• _Provided data_
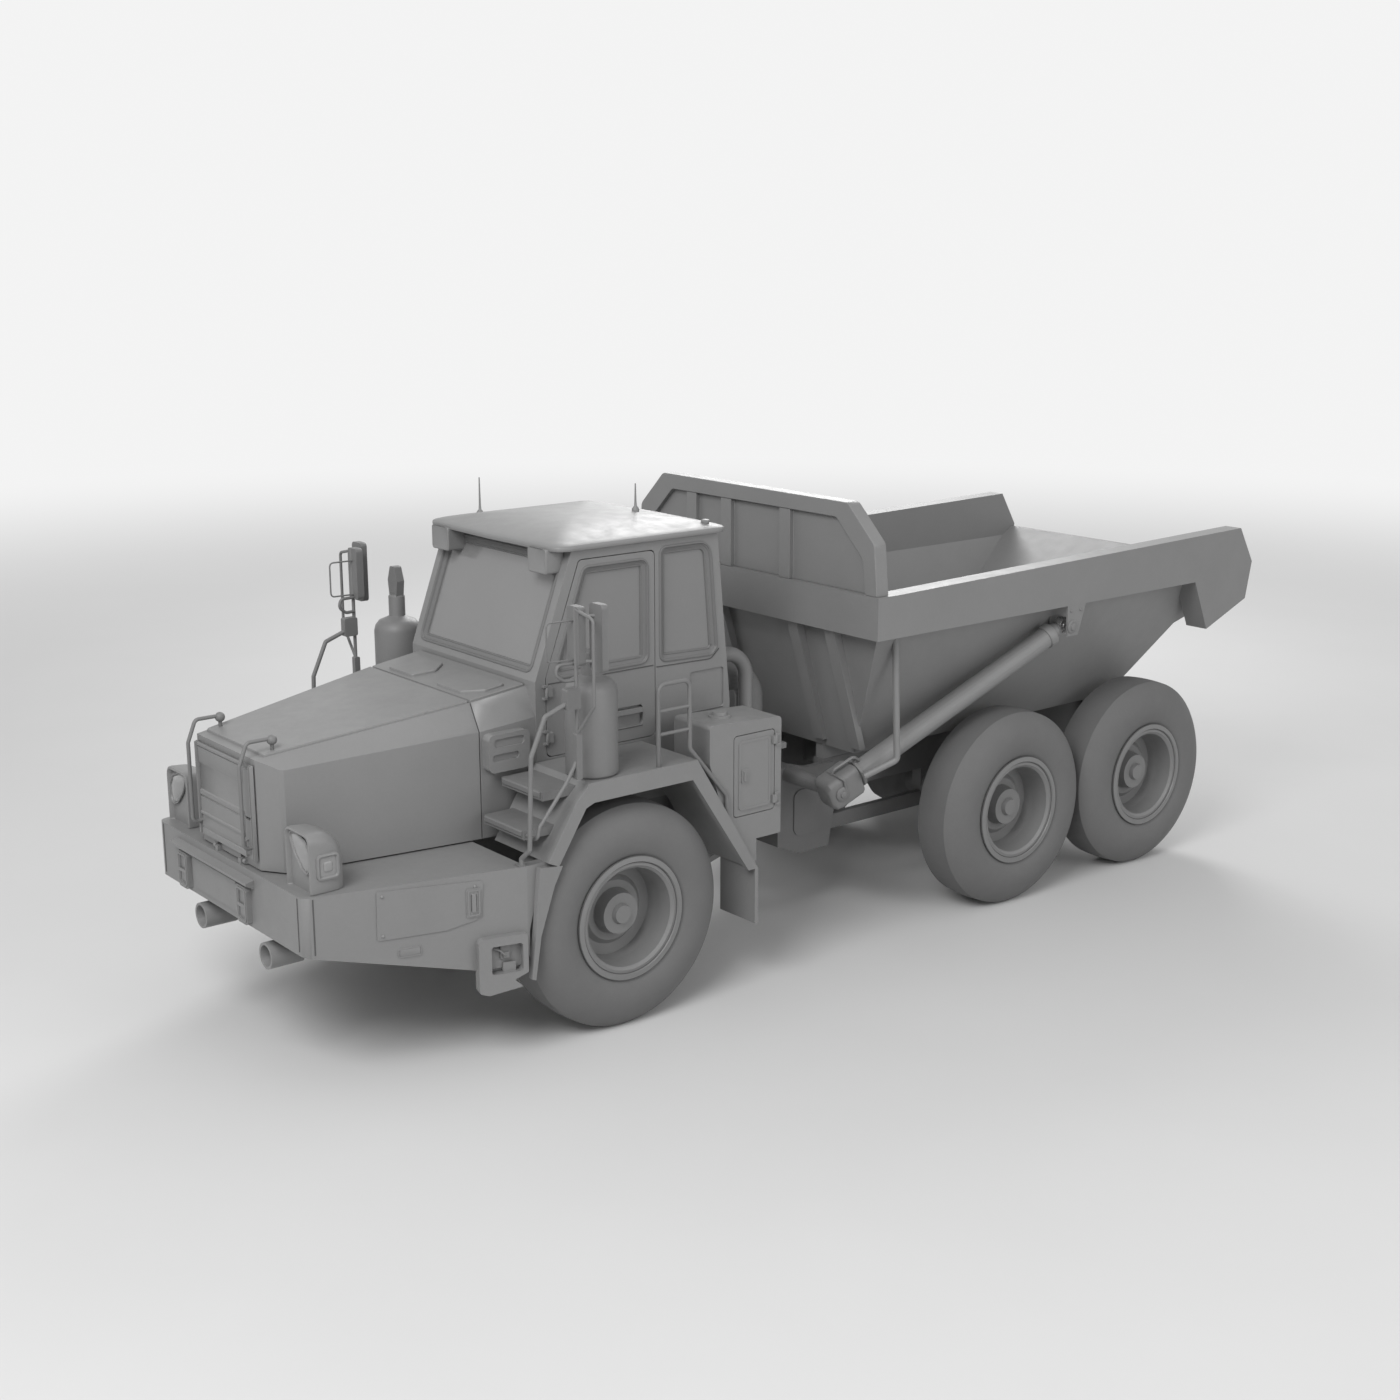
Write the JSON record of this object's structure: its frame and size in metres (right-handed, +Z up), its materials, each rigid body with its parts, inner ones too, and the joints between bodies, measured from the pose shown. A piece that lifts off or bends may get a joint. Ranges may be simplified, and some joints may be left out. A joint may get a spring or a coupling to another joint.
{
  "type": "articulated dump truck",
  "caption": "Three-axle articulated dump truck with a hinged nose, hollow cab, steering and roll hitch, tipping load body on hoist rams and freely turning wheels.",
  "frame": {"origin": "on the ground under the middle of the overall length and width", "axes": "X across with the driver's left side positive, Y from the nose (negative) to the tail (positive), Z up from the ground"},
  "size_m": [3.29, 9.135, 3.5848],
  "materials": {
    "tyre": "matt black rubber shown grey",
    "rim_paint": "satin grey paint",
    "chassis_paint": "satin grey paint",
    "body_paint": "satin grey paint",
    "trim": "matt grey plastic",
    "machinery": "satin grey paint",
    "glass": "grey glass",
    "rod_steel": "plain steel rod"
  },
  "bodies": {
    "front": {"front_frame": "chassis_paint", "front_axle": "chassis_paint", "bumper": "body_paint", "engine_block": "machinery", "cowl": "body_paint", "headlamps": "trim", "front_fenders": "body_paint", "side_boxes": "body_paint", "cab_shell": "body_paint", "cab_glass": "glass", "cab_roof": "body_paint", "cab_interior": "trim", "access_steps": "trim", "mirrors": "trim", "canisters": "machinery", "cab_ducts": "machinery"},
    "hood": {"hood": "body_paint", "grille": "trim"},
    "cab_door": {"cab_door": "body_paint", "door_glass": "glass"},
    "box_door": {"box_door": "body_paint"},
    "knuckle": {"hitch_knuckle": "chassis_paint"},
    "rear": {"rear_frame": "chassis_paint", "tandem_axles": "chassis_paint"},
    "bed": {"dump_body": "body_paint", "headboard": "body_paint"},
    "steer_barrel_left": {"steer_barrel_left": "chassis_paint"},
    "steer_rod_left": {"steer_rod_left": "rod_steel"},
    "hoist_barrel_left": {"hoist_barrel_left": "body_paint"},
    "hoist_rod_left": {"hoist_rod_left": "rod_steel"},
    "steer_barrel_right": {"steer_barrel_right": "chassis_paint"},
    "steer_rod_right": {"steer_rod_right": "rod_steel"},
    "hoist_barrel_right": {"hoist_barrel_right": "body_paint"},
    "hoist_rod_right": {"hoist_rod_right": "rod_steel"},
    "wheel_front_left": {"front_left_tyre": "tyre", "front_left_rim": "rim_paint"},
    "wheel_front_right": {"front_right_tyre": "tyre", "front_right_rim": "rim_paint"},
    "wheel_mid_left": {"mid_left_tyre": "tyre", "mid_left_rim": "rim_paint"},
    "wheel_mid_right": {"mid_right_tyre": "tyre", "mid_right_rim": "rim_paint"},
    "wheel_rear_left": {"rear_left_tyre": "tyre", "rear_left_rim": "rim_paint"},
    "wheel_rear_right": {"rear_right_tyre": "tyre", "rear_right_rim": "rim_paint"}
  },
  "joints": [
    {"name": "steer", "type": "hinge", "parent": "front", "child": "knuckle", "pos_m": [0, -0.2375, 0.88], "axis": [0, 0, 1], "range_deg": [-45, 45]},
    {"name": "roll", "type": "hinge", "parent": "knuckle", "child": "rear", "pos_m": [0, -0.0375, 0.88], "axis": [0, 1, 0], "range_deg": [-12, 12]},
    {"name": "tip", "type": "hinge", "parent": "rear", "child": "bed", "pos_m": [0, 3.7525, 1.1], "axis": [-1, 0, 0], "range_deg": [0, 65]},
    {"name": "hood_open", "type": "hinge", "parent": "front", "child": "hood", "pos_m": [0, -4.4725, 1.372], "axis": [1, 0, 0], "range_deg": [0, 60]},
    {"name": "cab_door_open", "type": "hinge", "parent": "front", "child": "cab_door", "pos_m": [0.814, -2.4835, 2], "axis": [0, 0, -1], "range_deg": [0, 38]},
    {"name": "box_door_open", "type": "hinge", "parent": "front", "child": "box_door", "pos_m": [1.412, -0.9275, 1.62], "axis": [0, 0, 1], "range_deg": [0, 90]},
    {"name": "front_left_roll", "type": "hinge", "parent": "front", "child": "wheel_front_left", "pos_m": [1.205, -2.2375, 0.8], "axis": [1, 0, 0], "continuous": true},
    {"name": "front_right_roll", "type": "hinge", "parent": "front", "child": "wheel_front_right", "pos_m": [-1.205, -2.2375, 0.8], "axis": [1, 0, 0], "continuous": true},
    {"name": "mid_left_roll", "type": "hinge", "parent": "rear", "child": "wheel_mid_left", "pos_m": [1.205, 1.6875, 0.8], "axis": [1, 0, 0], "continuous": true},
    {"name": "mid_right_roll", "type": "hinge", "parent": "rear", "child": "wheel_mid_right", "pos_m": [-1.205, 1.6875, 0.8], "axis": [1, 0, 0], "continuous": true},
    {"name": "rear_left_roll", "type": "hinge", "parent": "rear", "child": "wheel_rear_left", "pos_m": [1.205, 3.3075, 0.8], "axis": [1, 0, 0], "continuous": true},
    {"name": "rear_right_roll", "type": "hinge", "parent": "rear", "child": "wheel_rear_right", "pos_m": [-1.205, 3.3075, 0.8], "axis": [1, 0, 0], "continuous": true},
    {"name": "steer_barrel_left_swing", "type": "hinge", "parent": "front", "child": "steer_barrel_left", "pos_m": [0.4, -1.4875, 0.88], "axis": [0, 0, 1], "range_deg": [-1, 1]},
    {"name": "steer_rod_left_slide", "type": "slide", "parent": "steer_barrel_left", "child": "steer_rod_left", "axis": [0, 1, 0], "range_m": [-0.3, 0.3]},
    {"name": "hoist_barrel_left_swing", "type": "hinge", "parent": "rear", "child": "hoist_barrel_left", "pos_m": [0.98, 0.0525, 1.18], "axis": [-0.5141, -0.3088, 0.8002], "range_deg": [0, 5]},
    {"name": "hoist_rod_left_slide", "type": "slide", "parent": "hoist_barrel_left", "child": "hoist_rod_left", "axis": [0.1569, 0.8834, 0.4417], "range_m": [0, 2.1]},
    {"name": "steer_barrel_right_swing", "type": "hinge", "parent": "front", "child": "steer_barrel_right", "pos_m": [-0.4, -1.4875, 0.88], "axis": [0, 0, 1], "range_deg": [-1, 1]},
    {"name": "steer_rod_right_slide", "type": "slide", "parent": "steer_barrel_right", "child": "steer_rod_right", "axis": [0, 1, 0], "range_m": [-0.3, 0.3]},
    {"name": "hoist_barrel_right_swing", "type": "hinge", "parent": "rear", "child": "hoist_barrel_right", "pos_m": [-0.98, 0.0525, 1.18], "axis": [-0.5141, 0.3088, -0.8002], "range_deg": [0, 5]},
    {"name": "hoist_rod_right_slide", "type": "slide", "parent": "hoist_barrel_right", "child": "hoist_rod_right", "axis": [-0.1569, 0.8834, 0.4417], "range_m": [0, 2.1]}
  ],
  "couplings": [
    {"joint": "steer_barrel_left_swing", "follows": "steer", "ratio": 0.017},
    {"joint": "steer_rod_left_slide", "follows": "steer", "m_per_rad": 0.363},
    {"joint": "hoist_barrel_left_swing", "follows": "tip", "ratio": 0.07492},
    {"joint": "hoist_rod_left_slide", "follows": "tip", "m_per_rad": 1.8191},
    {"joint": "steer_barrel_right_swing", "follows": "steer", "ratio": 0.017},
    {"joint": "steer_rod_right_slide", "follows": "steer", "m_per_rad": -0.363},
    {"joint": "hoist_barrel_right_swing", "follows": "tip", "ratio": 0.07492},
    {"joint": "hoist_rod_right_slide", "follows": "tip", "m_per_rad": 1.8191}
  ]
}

• _Stated problem_
Your task is to print the whole listing again exactly.

• _Answer in full_
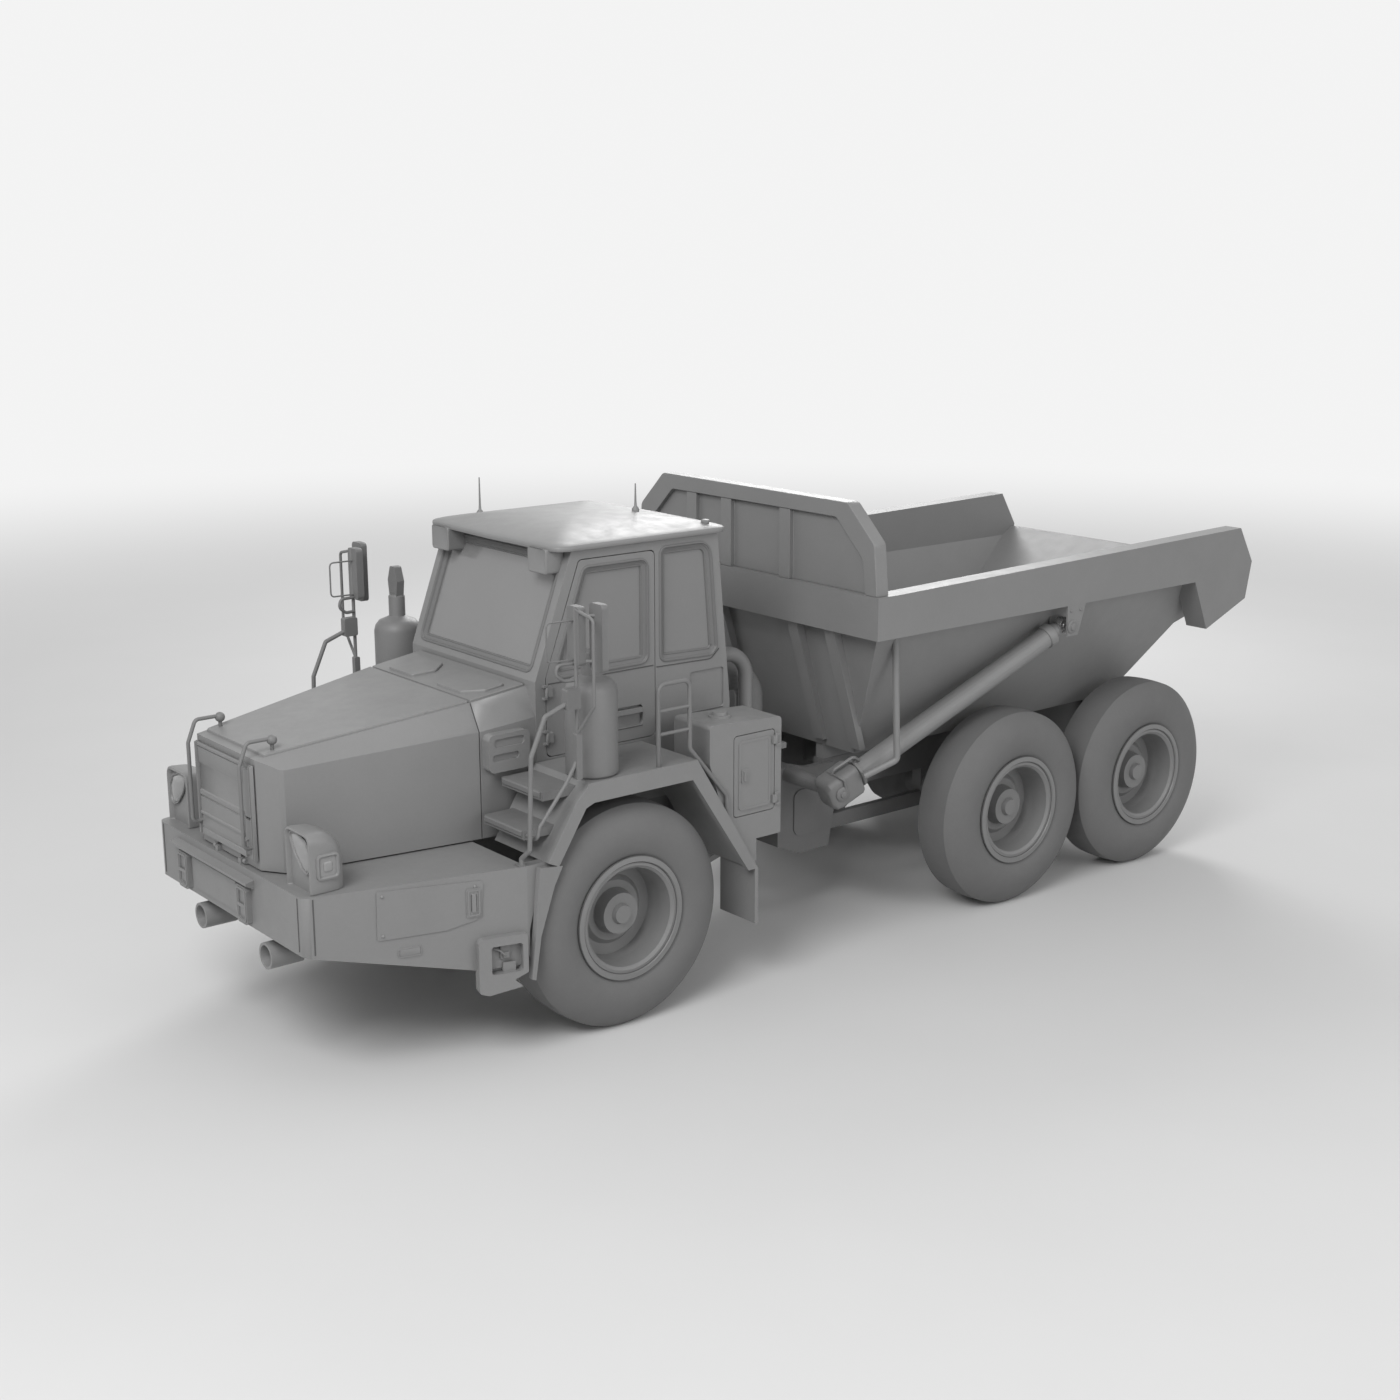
Write the JSON record of this object's structure: its frame and size in metres (right-handed, +Z up), its materials, each rigid body with its parts, inner ones too, and the joints between bodies, measured from the pose shown. A piece that lifts off or bends may get a joint. Ranges may be simplified, and some joints may be left out. A joint may get a spring or a coupling to another joint.
{
  "type": "articulated dump truck",
  "caption": "Three-axle articulated dump truck with a hinged nose, hollow cab, steering and roll hitch, tipping load body on hoist rams and freely turning wheels.",
  "frame": {"origin": "on the ground under the middle of the overall length and width", "axes": "X across with the driver's left side positive, Y from the nose (negative) to the tail (positive), Z up from the ground"},
  "size_m": [3.29, 9.135, 3.5848],
  "materials": {
    "tyre": "matt black rubber shown grey",
    "rim_paint": "satin grey paint",
    "chassis_paint": "satin grey paint",
    "body_paint": "satin grey paint",
    "trim": "matt grey plastic",
    "machinery": "satin grey paint",
    "glass": "grey glass",
    "rod_steel": "plain steel rod"
  },
  "bodies": {
    "front": {"front_frame": "chassis_paint", "front_axle": "chassis_paint", "bumper": "body_paint", "engine_block": "machinery", "cowl": "body_paint", "headlamps": "trim", "front_fenders": "body_paint", "side_boxes": "body_paint", "cab_shell": "body_paint", "cab_glass": "glass", "cab_roof": "body_paint", "cab_interior": "trim", "access_steps": "trim", "mirrors": "trim", "canisters": "machinery", "cab_ducts": "machinery"},
    "hood": {"hood": "body_paint", "grille": "trim"},
    "cab_door": {"cab_door": "body_paint", "door_glass": "glass"},
    "box_door": {"box_door": "body_paint"},
    "knuckle": {"hitch_knuckle": "chassis_paint"},
    "rear": {"rear_frame": "chassis_paint", "tandem_axles": "chassis_paint"},
    "bed": {"dump_body": "body_paint", "headboard": "body_paint"},
    "steer_barrel_left": {"steer_barrel_left": "chassis_paint"},
    "steer_rod_left": {"steer_rod_left": "rod_steel"},
    "hoist_barrel_left": {"hoist_barrel_left": "body_paint"},
    "hoist_rod_left": {"hoist_rod_left": "rod_steel"},
    "steer_barrel_right": {"steer_barrel_right": "chassis_paint"},
    "steer_rod_right": {"steer_rod_right": "rod_steel"},
    "hoist_barrel_right": {"hoist_barrel_right": "body_paint"},
    "hoist_rod_right": {"hoist_rod_right": "rod_steel"},
    "wheel_front_left": {"front_left_tyre": "tyre", "front_left_rim": "rim_paint"},
    "wheel_front_right": {"front_right_tyre": "tyre", "front_right_rim": "rim_paint"},
    "wheel_mid_left": {"mid_left_tyre": "tyre", "mid_left_rim": "rim_paint"},
    "wheel_mid_right": {"mid_right_tyre": "tyre", "mid_right_rim": "rim_paint"},
    "wheel_rear_left": {"rear_left_tyre": "tyre", "rear_left_rim": "rim_paint"},
    "wheel_rear_right": {"rear_right_tyre": "tyre", "rear_right_rim": "rim_paint"}
  },
  "joints": [
    {"name": "steer", "type": "hinge", "parent": "front", "child": "knuckle", "pos_m": [0, -0.2375, 0.88], "axis": [0, 0, 1], "range_deg": [-45, 45]},
    {"name": "roll", "type": "hinge", "parent": "knuckle", "child": "rear", "pos_m": [0, -0.0375, 0.88], "axis": [0, 1, 0], "range_deg": [-12, 12]},
    {"name": "tip", "type": "hinge", "parent": "rear", "child": "bed", "pos_m": [0, 3.7525, 1.1], "axis": [-1, 0, 0], "range_deg": [0, 65]},
    {"name": "hood_open", "type": "hinge", "parent": "front", "child": "hood", "pos_m": [0, -4.4725, 1.372], "axis": [1, 0, 0], "range_deg": [0, 60]},
    {"name": "cab_door_open", "type": "hinge", "parent": "front", "child": "cab_door", "pos_m": [0.814, -2.4835, 2], "axis": [0, 0, -1], "range_deg": [0, 38]},
    {"name": "box_door_open", "type": "hinge", "parent": "front", "child": "box_door", "pos_m": [1.412, -0.9275, 1.62], "axis": [0, 0, 1], "range_deg": [0, 90]},
    {"name": "front_left_roll", "type": "hinge", "parent": "front", "child": "wheel_front_left", "pos_m": [1.205, -2.2375, 0.8], "axis": [1, 0, 0], "continuous": true},
    {"name": "front_right_roll", "type": "hinge", "parent": "front", "child": "wheel_front_right", "pos_m": [-1.205, -2.2375, 0.8], "axis": [1, 0, 0], "continuous": true},
    {"name": "mid_left_roll", "type": "hinge", "parent": "rear", "child": "wheel_mid_left", "pos_m": [1.205, 1.6875, 0.8], "axis": [1, 0, 0], "continuous": true},
    {"name": "mid_right_roll", "type": "hinge", "parent": "rear", "child": "wheel_mid_right", "pos_m": [-1.205, 1.6875, 0.8], "axis": [1, 0, 0], "continuous": true},
    {"name": "rear_left_roll", "type": "hinge", "parent": "rear", "child": "wheel_rear_left", "pos_m": [1.205, 3.3075, 0.8], "axis": [1, 0, 0], "continuous": true},
    {"name": "rear_right_roll", "type": "hinge", "parent": "rear", "child": "wheel_rear_right", "pos_m": [-1.205, 3.3075, 0.8], "axis": [1, 0, 0], "continuous": true},
    {"name": "steer_barrel_left_swing", "type": "hinge", "parent": "front", "child": "steer_barrel_left", "pos_m": [0.4, -1.4875, 0.88], "axis": [0, 0, 1], "range_deg": [-1, 1]},
    {"name": "steer_rod_left_slide", "type": "slide", "parent": "steer_barrel_left", "child": "steer_rod_left", "axis": [0, 1, 0], "range_m": [-0.3, 0.3]},
    {"name": "hoist_barrel_left_swing", "type": "hinge", "parent": "rear", "child": "hoist_barrel_left", "pos_m": [0.98, 0.0525, 1.18], "axis": [-0.5141, -0.3088, 0.8002], "range_deg": [0, 5]},
    {"name": "hoist_rod_left_slide", "type": "slide", "parent": "hoist_barrel_left", "child": "hoist_rod_left", "axis": [0.1569, 0.8834, 0.4417], "range_m": [0, 2.1]},
    {"name": "steer_barrel_right_swing", "type": "hinge", "parent": "front", "child": "steer_barrel_right", "pos_m": [-0.4, -1.4875, 0.88], "axis": [0, 0, 1], "range_deg": [-1, 1]},
    {"name": "steer_rod_right_slide", "type": "slide", "parent": "steer_barrel_right", "child": "steer_rod_right", "axis": [0, 1, 0], "range_m": [-0.3, 0.3]},
    {"name": "hoist_barrel_right_swing", "type": "hinge", "parent": "rear", "child": "hoist_barrel_right", "pos_m": [-0.98, 0.0525, 1.18], "axis": [-0.5141, 0.3088, -0.8002], "range_deg": [0, 5]},
    {"name": "hoist_rod_right_slide", "type": "slide", "parent": "hoist_barrel_right", "child": "hoist_rod_right", "axis": [-0.1569, 0.8834, 0.4417], "range_m": [0, 2.1]}
  ],
  "couplings": [
    {"joint": "steer_barrel_left_swing", "follows": "steer", "ratio": 0.017},
    {"joint": "steer_rod_left_slide", "follows": "steer", "m_per_rad": 0.363},
    {"joint": "hoist_barrel_left_swing", "follows": "tip", "ratio": 0.07492},
    {"joint": "hoist_rod_left_slide", "follows": "tip", "m_per_rad": 1.8191},
    {"joint": "steer_barrel_right_swing", "follows": "steer", "ratio": 0.017},
    {"joint": "steer_rod_right_slide", "follows": "steer", "m_per_rad": -0.363},
    {"joint": "hoist_barrel_right_swing", "follows": "tip", "ratio": 0.07492},
    {"joint": "hoist_rod_right_slide", "follows": "tip", "m_per_rad": 1.8191}
  ]
}